Prosecutors in Russia’s spy trial have asked a court to sentence former US Marine Paul Whelan to 18 years in prison for allegedly accepting state secrets, according to his lawyer.
Monday’s court session in Moscow saw lawyers on both sides make their closing arguments, ending a proceeding that has strained ties with Washington and fuelled speculation of a prisoner exchange.
Paul Whelan’s lawyer Vladimir Zherebenkov told reporters that the prosecutor had requested 18 years “in a harsh regime colony” for his client.
“To be honest, we are in shock,” he said outside the court, where the trial was held behind closed doors.
Whelan reacted calmly to the prosecutor’s “very harsh” demand, the lawyer said. “He is behaving with dignity.”
Zherebenkov said the prosecutor believed Whelan to be an officer – “at least a colonel” – at the US defence intelligence agency.
Whelan said in court that “he did not do any spying and was not collecting any secret information”, the lawyer said.
The sentencing of the 50-year-old US national, who also holds British, Canadian and Irish passports, is expected on June 15.
Whelan was arrested in December 2018. He has said he visited Russia to attend a wedding and was framed when he took a USB drive from an acquaintance thinking it contained holiday photos.
“In a just system, the court would acquit Paul based on the lack of evidence,” Whelan’s brother David said in a statement before the hearing. “But we expect a wrongful conviction and can only hope that the sentence is at the lighter end of the range.”
The trial, which began in March this year, has continued behind closed doors in a Moscow courtroom despite the coronavirus pandemic and diplomatic protests.

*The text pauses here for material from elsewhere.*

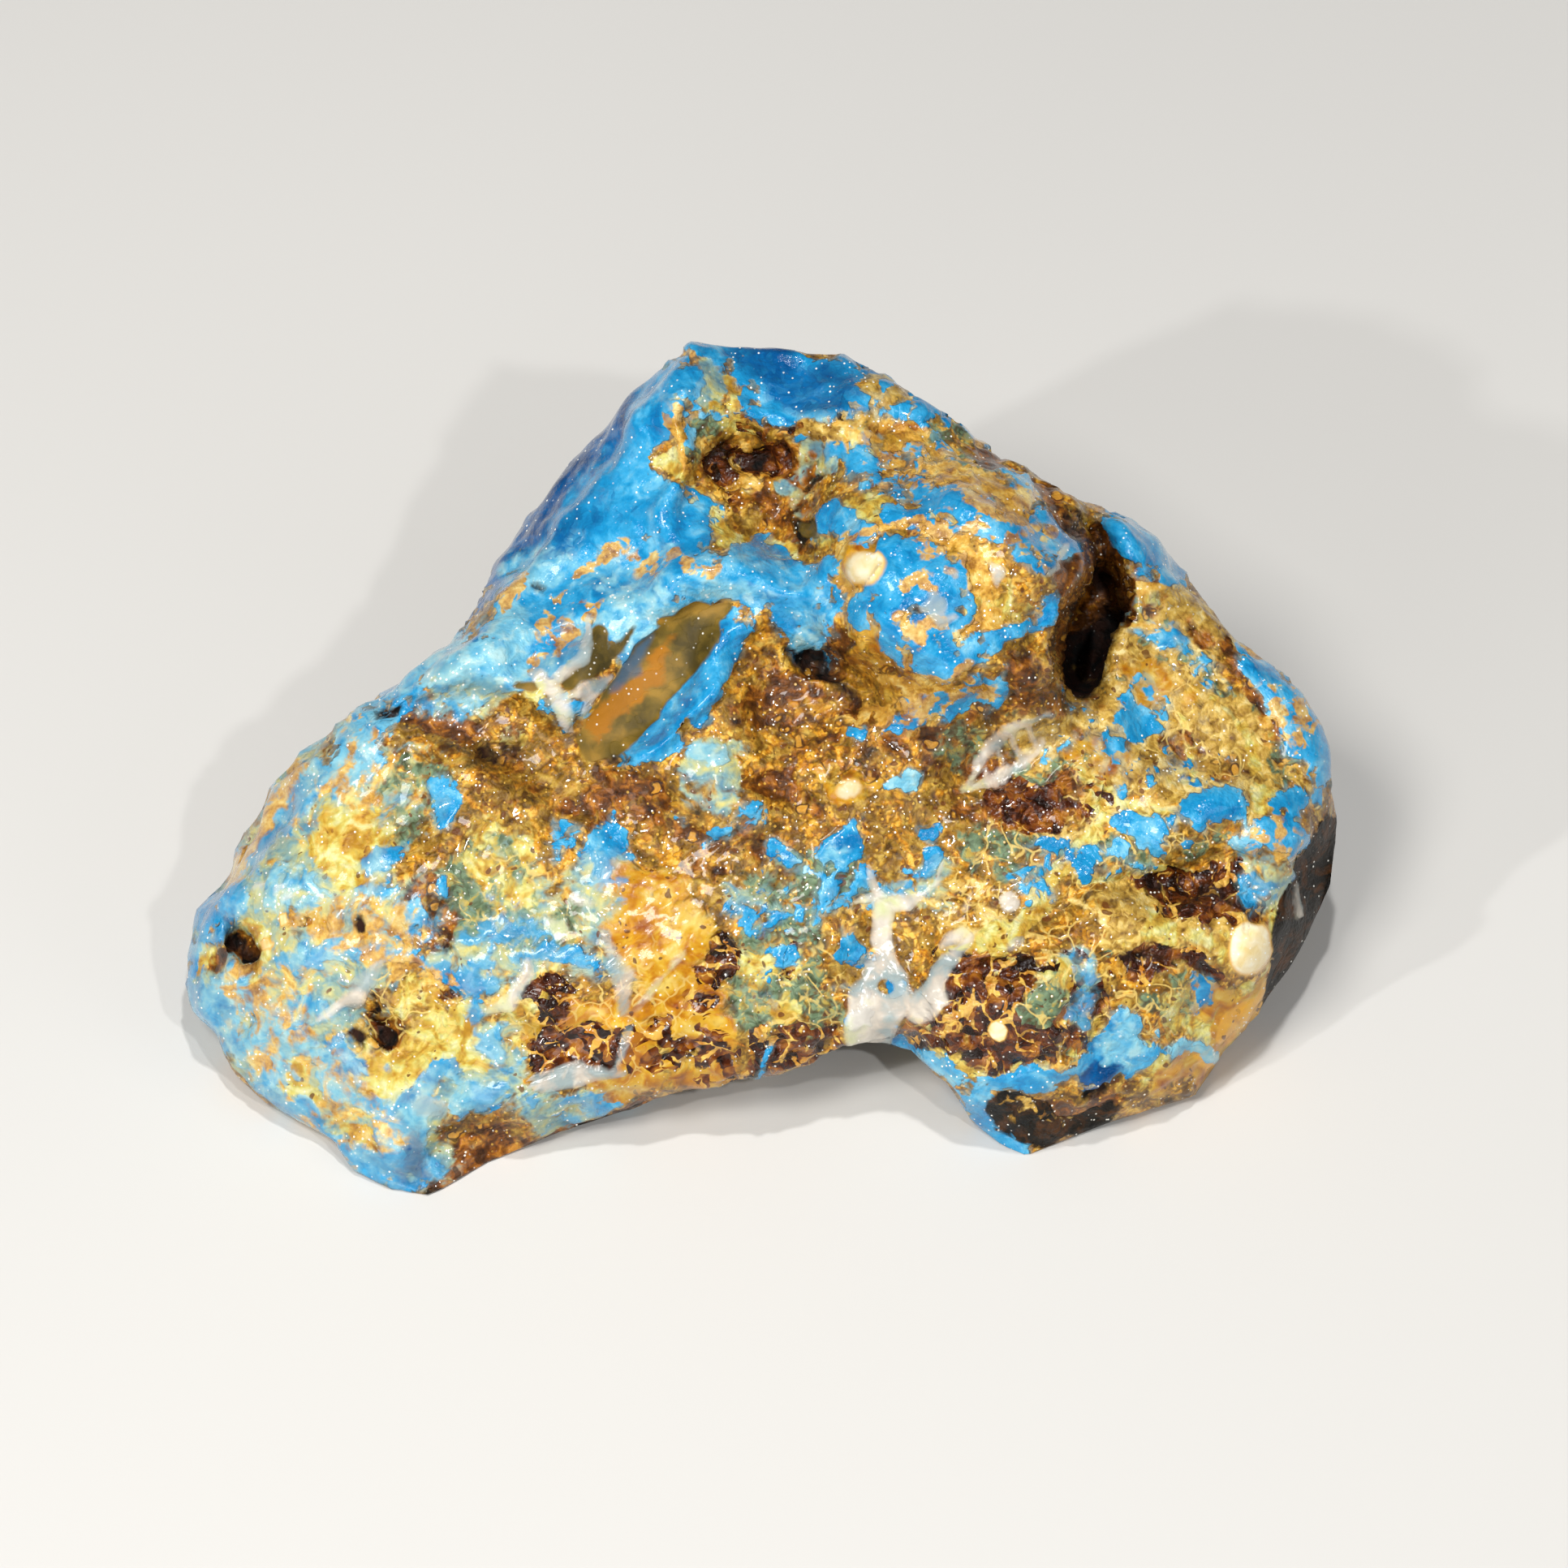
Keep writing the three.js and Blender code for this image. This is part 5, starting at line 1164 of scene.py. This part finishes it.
def pushed(start, scale, reach, detail=2.0):
    """A place pushed about by a noise of that scale, by about that reach in millimetres."""
    drift = node("TexNoise", {"Vector": start, "Scale": scale, "Detail": detail}).outputs[1]
    drift = node("VectorMath", {0: drift, 1: (0.5, 0.5, 0.5)}, operation="SUBTRACT").outputs[0]
    drift = node("VectorMath", {0: drift, 3: 2 * reach}, operation="SCALE").outputs[0]
    return node("VectorMath", {0: start, 1: drift}, operation="ADD").outputs[0]


torn = pushed(place, 1.1, 0.5, 1.0)
swirl = pushed(place, 0.35, 2.2)
print("nodes so far:", len(tree.nodes))

# %% [markdown]
# ## A handful of noises
# Every noise costs time at each shaded point, so the whole material shares a few. The scale is how
# many clouds or cells fit in a millimetre. Each noise also gives three numbers of its own, which
# stand in for three more noises.

# %% Noises
# ragged clouds under a millimetre, and larger ones that swirl
coast = noise(torn, 1.2, 2.0, 0.45)
island = noise(swirl, 0.8, 2.0, 0.55)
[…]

The US has condemned Whelan’s detention saying there was insufficient evidence to hold him.
US Ambassador to Russia John Sullivan criticised Whelan’s treatment in detention last month, saying it was “intolerable” that he was being barred access to medical care and has not been allowed to speak to the family.
Whelan, who was head of global security of a US auto parts supplier at the time of his arrest, last year asked for the prosecutor and judge to be removed from the case.

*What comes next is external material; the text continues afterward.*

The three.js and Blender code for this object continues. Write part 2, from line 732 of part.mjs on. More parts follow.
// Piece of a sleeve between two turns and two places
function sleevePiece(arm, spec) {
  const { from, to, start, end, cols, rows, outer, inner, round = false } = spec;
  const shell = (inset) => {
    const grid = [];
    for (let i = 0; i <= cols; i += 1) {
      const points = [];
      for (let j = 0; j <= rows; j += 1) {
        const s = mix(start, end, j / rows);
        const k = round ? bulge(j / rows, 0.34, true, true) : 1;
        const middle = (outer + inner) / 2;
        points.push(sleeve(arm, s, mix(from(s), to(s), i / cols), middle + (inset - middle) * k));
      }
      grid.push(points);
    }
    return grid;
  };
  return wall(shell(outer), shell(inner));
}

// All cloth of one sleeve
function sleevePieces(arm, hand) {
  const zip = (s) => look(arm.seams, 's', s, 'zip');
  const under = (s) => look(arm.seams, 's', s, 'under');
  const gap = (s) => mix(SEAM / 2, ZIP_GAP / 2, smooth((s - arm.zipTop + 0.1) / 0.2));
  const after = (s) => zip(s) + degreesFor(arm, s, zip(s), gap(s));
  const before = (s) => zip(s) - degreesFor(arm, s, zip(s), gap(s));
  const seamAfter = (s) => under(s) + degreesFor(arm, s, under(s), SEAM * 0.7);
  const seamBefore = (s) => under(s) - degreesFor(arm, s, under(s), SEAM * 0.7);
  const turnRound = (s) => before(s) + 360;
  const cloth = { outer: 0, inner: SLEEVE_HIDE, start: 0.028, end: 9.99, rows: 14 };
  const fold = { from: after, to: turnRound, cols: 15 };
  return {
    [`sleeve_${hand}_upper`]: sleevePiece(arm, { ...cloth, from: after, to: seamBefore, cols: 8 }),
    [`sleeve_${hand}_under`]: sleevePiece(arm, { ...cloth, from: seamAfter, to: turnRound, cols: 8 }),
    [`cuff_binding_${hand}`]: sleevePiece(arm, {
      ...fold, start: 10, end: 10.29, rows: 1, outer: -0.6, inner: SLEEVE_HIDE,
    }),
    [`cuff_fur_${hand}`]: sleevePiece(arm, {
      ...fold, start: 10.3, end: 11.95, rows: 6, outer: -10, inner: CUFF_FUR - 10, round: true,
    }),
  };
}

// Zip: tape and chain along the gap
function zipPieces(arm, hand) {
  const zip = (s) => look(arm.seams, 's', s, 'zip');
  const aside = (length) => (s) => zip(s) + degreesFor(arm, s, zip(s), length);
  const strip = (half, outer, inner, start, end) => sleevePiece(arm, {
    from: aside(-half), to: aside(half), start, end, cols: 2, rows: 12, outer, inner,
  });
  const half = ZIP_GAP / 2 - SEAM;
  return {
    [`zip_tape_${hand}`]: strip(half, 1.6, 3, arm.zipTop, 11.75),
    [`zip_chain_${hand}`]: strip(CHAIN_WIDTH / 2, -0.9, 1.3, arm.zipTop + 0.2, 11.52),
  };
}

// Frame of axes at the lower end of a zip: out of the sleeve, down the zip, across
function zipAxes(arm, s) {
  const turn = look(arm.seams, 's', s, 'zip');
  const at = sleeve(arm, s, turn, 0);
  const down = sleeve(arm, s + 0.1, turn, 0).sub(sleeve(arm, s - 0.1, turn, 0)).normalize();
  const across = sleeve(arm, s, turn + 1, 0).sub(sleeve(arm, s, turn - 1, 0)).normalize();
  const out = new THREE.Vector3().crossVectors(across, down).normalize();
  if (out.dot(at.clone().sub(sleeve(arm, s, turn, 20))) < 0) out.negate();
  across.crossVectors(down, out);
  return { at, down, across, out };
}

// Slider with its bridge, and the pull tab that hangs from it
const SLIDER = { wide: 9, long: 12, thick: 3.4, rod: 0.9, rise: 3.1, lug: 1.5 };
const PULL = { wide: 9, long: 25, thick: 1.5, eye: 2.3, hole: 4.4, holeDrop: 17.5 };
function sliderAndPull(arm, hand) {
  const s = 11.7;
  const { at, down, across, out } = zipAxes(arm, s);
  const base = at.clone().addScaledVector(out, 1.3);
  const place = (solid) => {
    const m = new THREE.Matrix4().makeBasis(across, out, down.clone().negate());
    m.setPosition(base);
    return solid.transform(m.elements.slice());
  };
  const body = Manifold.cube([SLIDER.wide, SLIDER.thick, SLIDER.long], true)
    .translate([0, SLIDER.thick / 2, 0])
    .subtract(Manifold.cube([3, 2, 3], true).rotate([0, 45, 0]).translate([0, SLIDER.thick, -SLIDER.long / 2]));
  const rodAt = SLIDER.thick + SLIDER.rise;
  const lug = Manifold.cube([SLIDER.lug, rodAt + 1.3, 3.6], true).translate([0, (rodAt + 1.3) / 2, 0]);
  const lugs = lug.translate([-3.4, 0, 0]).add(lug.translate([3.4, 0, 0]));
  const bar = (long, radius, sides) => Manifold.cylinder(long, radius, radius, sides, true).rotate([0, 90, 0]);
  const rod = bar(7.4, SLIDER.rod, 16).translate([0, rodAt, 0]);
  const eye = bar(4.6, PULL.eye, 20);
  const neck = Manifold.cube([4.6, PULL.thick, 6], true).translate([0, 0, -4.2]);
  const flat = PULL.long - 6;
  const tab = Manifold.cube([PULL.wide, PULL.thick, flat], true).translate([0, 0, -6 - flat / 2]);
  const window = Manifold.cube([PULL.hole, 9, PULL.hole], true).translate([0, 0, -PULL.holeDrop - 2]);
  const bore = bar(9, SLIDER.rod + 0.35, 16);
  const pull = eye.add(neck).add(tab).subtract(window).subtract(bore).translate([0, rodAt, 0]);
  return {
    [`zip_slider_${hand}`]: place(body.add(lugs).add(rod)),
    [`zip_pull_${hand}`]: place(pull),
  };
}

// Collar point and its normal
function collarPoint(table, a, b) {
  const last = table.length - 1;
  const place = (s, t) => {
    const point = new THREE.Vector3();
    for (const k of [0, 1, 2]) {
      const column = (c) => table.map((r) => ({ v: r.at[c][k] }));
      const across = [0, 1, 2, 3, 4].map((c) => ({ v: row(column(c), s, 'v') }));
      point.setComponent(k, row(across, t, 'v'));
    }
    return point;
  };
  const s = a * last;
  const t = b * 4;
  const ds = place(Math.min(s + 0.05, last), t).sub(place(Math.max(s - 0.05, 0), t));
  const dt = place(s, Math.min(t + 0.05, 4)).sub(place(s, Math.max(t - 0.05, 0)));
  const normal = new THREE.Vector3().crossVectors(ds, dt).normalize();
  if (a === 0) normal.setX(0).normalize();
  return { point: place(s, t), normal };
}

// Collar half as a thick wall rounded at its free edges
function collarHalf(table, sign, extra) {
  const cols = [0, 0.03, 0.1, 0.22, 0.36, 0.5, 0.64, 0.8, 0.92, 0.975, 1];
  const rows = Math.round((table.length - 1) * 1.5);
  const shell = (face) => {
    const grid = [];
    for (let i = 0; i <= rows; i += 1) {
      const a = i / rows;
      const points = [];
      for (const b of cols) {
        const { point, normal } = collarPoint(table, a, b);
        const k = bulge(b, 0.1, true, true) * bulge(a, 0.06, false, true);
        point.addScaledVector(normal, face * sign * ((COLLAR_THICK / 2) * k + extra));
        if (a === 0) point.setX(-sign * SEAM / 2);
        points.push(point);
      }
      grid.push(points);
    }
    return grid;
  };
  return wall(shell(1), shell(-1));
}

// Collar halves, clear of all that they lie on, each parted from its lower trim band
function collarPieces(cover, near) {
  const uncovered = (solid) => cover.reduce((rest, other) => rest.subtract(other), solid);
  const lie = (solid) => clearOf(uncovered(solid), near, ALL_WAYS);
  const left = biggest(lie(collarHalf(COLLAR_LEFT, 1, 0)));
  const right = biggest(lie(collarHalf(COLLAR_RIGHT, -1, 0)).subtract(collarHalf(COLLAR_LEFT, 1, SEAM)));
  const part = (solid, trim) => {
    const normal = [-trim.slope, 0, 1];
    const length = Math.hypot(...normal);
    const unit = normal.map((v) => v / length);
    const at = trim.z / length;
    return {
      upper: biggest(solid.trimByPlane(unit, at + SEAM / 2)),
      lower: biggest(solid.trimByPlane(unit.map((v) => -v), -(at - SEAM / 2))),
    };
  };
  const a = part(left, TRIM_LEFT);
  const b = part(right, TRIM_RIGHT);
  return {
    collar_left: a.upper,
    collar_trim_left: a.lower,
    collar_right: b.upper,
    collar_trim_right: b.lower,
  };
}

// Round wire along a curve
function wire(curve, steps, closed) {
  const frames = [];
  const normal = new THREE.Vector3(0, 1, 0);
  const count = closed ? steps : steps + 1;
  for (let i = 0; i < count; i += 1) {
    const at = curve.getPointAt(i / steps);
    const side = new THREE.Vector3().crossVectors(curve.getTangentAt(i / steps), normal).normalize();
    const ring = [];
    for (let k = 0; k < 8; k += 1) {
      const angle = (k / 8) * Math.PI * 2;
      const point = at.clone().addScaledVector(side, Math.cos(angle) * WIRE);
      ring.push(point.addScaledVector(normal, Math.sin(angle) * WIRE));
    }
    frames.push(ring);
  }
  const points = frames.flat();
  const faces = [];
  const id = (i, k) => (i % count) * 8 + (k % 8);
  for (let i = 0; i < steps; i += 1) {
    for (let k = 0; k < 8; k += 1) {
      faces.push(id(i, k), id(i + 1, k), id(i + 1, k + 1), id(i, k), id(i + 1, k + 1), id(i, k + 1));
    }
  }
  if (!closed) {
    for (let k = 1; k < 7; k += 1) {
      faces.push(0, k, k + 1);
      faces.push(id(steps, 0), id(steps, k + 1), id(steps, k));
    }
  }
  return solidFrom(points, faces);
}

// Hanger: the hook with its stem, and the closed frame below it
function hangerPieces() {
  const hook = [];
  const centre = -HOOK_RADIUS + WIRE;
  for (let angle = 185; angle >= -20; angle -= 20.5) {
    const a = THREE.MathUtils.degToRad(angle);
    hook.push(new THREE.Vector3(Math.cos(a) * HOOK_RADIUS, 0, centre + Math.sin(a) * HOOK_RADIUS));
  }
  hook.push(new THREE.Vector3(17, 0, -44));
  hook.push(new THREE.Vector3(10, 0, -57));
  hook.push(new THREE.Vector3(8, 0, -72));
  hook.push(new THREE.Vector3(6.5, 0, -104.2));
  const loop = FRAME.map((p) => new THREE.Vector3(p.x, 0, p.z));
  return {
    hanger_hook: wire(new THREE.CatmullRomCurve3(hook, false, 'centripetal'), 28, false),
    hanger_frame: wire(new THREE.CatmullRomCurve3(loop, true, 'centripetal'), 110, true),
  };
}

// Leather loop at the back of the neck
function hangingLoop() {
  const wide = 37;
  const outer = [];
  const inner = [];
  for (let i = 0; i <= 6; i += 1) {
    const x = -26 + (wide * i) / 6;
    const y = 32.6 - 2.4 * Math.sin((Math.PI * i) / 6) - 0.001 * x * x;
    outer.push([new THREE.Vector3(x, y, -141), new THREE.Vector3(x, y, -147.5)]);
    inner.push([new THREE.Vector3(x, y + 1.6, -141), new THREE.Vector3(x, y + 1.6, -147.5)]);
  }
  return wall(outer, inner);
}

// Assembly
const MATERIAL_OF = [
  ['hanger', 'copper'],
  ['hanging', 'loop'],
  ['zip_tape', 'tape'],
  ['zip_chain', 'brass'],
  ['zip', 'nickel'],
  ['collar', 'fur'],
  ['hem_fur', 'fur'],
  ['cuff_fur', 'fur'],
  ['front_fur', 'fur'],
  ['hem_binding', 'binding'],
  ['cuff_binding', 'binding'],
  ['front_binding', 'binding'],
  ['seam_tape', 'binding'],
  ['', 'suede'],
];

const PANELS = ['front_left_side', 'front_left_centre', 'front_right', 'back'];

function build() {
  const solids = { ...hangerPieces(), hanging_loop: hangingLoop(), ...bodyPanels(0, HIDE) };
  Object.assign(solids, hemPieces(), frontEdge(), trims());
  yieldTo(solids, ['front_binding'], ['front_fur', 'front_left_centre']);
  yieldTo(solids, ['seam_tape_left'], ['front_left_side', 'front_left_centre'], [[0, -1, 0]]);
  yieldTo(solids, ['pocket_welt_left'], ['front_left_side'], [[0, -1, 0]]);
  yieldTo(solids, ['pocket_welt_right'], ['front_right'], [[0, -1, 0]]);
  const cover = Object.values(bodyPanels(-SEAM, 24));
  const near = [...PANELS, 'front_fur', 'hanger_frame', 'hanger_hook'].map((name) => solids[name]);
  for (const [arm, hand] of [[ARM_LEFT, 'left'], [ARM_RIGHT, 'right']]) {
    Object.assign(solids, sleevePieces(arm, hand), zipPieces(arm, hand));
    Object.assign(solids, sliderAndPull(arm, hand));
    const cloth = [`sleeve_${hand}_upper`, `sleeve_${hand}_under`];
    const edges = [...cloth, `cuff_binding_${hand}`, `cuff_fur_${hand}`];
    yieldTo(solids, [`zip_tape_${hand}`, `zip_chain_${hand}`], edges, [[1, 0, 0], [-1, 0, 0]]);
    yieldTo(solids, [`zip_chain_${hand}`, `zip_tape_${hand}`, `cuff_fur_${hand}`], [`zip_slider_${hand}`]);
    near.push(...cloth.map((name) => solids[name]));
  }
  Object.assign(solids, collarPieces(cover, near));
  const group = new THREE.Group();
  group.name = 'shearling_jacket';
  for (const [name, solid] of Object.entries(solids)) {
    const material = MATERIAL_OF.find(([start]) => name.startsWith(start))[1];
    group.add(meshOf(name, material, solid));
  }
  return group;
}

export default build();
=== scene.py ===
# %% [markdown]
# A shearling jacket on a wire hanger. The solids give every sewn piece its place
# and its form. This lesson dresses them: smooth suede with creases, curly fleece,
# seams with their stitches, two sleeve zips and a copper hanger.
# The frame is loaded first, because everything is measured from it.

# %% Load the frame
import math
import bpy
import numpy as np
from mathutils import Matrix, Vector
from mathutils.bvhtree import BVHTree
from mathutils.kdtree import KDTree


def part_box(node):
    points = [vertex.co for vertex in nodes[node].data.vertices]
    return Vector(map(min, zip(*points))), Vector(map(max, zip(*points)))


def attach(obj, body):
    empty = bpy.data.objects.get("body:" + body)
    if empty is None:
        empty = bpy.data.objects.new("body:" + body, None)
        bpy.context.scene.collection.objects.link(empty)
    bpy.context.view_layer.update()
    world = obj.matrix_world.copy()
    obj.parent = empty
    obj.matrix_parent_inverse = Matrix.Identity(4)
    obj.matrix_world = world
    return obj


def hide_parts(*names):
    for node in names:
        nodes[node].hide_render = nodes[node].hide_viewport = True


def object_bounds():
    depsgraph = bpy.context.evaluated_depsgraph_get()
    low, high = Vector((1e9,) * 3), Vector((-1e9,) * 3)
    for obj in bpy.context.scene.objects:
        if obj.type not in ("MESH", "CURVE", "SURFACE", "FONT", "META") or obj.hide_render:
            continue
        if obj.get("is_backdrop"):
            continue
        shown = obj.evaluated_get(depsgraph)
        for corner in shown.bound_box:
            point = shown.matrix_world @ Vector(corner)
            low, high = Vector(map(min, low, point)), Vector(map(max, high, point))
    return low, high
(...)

He claimed that evidence he provided was ignored and the court was biased in favour of the prosecution and security services.
He used earlier court hearings to appeal to journalists and US President Donald Trump, and claimed he was being mistreated, not given full translations of documents and rarely granted access to his lawyer.
Russian authorities have barred journalists and embassy employees from attending recent hearings because of the coronavirus epidemic.
Zherebenkov said three defence witnesses failed to show up to a hearing last week over coronavirus fears.
Whelan’s case has raised speculation that the US and Russia could be positioning themselves for a prisoner swap, possibly involving Russian pilot Konstantin Yaroshenko, imprisoned in the US on drug smuggling charges.